Ce qui me charme surtout dans cette magnifique créature, c'est
qu'à la suprême beauté elle joint un sentiment de
vie extraordinaire ; l'existence court en fibres rouges dans cette peau
de velours ; cette épiderme si fine et si jolie cache des muscles
invaincus. Ce n'est pas un ange, ce n'est pas une sylphide, c'est une
femme, quelque chose qui vaut beaucoup mieux, selon moi. Je n'ai jamais
été un grand partisan des beautés mourantes ; je
ne conçois guère la grâce sans la force, et la Madeleine
de la descente de croix réunit toutes les conditions de mon idéal.
Ah ! Madeleine, Madeleine, que n'ai-je été ton contemporain
!
Les autres personnages ne sont pas inférieurs, mais en vérité
je n'ai vu que la Madeleine ; - les volets intérieurs sont remplis
par des scènes de la vie de la vierge.
L'autre tableau est aussi d'une grande beauté, Rubens le fit
à son retour d'Italie. On y voit des traces de l'étude
de Michel-Ange : les muscles y sont plus frénétiquement
tordus que dans sa manière habituelle ; la couleur n'a pas cet
éclat vermillonné qui fait distinguer une toile de Rubens
entre mille ; elle est jaune, dure et bistrée, comme dans les
plus austères tableaux de l'école romaine ; c'est quelque
chose de curieux que de voir Rubens changer ainsi son beau sang de Flamand,
et son éblouissante santé contre la bile et la passion
italienne.
Les fonds se ressentent de cette dureté ; ce sont des rocs fauves
et des broussailles arides d'un aspect sinistre ; Rubens qui, même
lorsqu'il fait des Christs au tombeau, ne peut dissimuler sa joie vivace
et fait bien voir que ce beau cadavre bleuâtre va bientôt
ressusciter, se montre dans ce tableau d'une tristesse désolante
: il a si bien cloué son Christ sur la croix qu'il a peur que
l'on ne puisse l'en détacher, et cette inquiétude se communique
aux spectateurs eux-mêmes. Les soldats qui hissent le bois funèbre,
ont des physionomies si parfaitement patibulaires, qu'ils vous inspirent
de l'effroi, et que l'on a peur qu'il n'en saute quelqu'un hors du tableau
pour vous demander la bourse ou la vie. Un d'eux, surtout, est resté
dans mon souvenir comme un cauchemar, c'est un aide du bourreau, vu
de dos, dont les épaules monstrueuses, capables de porter une
tour comme un éléphant, sont surmontées d'une petite
tête plate de couleuvre, tout-à-fait dénuée
de cheveux et à laquelle se rattachent deux oreilles membraneuses
et bestiales, qui achèvent de lui donner l'air de la plus ignoble
férocité. - Des saintes femmes qui s'évanouissent
de douleur, un centurion monté sur un de ces prodigieux chevaux,
dont le type appartient à Rubens, garnissent par dedans les côtés
des volets. Les panneaux extérieurs, représentent St-Jean,
évêque, et Ste-Marguerite, figure du plus grand style,
la Marguerite s'appuie sur une large épée, et tient une
palme verte à la main. Sa robe de satin est d'une richesse et
d'une abondance de plis admirable, la dalmatique de brocard du St-Jean
est touchée avec une verve et un brio surprenant.
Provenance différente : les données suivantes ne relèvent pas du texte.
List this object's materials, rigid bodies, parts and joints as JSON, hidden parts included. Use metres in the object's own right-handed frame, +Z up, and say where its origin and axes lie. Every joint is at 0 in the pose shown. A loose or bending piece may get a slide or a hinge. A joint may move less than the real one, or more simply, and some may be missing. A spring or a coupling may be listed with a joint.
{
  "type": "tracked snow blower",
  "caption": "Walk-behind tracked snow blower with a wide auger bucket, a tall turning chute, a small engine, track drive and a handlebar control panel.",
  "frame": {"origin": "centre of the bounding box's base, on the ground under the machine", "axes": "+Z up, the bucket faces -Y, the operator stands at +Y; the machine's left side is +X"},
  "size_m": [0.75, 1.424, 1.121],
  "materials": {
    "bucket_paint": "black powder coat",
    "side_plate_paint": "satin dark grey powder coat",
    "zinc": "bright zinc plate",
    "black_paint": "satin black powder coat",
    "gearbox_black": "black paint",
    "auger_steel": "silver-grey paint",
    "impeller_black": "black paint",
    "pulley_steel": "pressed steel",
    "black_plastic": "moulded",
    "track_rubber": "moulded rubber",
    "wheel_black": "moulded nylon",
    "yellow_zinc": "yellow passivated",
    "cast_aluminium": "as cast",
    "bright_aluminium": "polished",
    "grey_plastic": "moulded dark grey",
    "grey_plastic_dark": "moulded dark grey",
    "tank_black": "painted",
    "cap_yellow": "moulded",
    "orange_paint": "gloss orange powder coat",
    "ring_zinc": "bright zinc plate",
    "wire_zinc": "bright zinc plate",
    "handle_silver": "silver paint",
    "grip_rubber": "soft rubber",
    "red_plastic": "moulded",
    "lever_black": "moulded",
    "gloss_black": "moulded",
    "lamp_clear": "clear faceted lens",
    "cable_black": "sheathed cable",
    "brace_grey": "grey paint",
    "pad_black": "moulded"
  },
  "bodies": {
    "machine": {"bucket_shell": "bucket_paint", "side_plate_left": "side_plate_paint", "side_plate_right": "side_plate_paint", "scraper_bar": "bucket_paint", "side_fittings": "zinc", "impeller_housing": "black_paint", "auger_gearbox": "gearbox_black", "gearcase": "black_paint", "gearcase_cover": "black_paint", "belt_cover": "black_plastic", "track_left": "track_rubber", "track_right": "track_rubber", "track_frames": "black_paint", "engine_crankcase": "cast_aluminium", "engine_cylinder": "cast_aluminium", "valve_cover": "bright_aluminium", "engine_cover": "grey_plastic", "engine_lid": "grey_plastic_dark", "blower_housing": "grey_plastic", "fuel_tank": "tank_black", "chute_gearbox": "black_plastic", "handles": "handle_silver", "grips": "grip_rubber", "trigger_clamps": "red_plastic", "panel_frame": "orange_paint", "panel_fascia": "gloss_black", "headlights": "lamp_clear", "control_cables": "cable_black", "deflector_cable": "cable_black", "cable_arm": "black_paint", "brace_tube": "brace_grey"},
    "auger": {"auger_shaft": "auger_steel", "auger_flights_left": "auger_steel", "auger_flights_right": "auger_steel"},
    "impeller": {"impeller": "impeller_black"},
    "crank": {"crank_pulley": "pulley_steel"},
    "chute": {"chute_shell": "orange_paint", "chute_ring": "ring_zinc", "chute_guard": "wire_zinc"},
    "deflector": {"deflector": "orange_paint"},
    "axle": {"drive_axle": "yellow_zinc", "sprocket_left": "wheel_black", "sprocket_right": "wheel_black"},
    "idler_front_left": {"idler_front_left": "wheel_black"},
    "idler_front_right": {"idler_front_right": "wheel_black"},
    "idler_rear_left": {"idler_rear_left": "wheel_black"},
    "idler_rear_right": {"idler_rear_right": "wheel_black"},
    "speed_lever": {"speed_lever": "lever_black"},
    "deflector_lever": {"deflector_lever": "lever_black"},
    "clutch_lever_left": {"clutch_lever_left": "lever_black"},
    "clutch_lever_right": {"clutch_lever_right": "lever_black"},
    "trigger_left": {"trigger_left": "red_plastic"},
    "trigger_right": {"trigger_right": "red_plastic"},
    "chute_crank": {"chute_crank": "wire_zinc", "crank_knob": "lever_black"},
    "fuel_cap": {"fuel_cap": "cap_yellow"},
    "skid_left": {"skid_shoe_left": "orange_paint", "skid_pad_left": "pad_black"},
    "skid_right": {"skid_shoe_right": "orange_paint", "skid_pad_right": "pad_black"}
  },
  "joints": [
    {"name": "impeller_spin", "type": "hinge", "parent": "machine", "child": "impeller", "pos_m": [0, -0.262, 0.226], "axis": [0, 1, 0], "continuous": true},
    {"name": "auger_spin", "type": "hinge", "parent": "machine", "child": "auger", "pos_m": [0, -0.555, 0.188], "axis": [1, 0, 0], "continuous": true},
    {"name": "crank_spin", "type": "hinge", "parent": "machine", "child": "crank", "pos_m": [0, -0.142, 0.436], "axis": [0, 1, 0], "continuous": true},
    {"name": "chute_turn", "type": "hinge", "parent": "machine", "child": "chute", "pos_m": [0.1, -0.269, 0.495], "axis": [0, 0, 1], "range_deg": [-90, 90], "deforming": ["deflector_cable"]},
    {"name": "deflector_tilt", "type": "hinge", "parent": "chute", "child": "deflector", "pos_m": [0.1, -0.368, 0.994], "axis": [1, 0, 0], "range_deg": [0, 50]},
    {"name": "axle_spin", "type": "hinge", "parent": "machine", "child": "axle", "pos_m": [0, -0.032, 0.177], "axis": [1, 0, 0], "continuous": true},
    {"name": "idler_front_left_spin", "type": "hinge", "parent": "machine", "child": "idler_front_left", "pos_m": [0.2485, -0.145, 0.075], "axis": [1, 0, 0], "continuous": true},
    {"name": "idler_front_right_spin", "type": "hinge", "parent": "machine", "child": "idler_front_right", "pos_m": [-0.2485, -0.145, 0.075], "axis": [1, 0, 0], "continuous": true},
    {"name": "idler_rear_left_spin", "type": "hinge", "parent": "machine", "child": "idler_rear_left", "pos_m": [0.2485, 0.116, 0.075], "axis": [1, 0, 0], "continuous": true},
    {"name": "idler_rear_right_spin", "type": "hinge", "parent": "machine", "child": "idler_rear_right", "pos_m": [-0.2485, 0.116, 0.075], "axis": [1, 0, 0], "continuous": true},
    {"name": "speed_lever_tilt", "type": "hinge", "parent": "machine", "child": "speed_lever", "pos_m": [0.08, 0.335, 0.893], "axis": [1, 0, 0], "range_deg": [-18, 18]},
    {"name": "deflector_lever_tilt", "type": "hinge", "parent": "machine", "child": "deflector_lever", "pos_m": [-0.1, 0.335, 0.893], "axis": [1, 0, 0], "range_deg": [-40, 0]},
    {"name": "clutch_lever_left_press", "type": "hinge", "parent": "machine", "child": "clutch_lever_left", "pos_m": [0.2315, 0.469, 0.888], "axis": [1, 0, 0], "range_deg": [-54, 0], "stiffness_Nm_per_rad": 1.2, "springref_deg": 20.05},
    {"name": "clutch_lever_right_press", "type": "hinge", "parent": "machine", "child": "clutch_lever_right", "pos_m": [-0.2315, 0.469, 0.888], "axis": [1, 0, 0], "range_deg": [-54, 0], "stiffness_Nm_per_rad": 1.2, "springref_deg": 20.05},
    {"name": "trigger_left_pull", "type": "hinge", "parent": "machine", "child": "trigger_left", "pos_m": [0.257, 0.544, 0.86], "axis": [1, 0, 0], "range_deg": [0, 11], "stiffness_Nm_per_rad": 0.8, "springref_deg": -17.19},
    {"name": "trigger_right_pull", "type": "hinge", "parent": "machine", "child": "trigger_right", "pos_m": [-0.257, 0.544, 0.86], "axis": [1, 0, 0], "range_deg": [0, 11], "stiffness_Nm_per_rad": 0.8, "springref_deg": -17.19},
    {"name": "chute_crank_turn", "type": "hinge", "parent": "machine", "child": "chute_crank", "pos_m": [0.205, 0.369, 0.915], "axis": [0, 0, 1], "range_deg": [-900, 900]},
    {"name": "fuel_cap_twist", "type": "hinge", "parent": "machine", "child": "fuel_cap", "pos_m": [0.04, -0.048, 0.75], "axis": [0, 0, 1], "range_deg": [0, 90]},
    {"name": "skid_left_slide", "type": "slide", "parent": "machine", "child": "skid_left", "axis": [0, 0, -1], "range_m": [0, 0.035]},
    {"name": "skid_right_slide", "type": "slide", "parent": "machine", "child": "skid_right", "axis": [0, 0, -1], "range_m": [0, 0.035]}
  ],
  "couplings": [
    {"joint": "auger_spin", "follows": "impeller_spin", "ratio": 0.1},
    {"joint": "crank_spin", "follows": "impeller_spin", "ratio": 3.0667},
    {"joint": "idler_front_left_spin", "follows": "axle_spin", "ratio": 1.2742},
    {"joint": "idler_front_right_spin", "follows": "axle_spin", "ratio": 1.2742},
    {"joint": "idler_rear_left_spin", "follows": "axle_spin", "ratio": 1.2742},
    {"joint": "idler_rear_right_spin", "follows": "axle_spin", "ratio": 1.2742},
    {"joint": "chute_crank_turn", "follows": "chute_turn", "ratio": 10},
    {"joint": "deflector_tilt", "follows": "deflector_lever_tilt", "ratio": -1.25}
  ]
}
J'oubliais un magnifique chien, attribué à Sneyder, qui
aboie dans un coin du tableau. Un Rubens jaune est une idée qu'on
a peine à concevoir, tant l'idée de rouge s'allie naturellement
au nom et aux yeux de Rubens, et cela vaut le voyage d'Anvers. J'ai
vu beaucoup de Rubens dans les différentes galeries de Belgique,
et je n'ai vu que celui-là qui eut ce ton d'ambre jaune des tableaux
romains ; - quelques-uns sont d'un gris de perle charmant avec de petites
rougeurs transparentes de l'effet le plus gracieux ; d'autres sont ébauchés
et peints si vivement que la toile est à peine couverte dans
certains endroits. Ceux-là sont en général les
meilleurs, et le coup de pouce du maître s'y fait plus crûment
sentir ; l'ongle du lion raye sa couleur et met le champ du tableau
à nu.
Outre ces deux superbes compositions, Notre-Dame-d'Anvers possède
encore un autre tableau de Rubens, qui orne le maître-autel ;
on dirait un énorme bouquet de roses effeuillées ; cette
peinture est si fraîche, si vermeil et si fleurie qu'elle sent
bon, et jette dans l'église une ravissante odeur printannière.
Elle a pour sujet l'Assomption de la Vierge.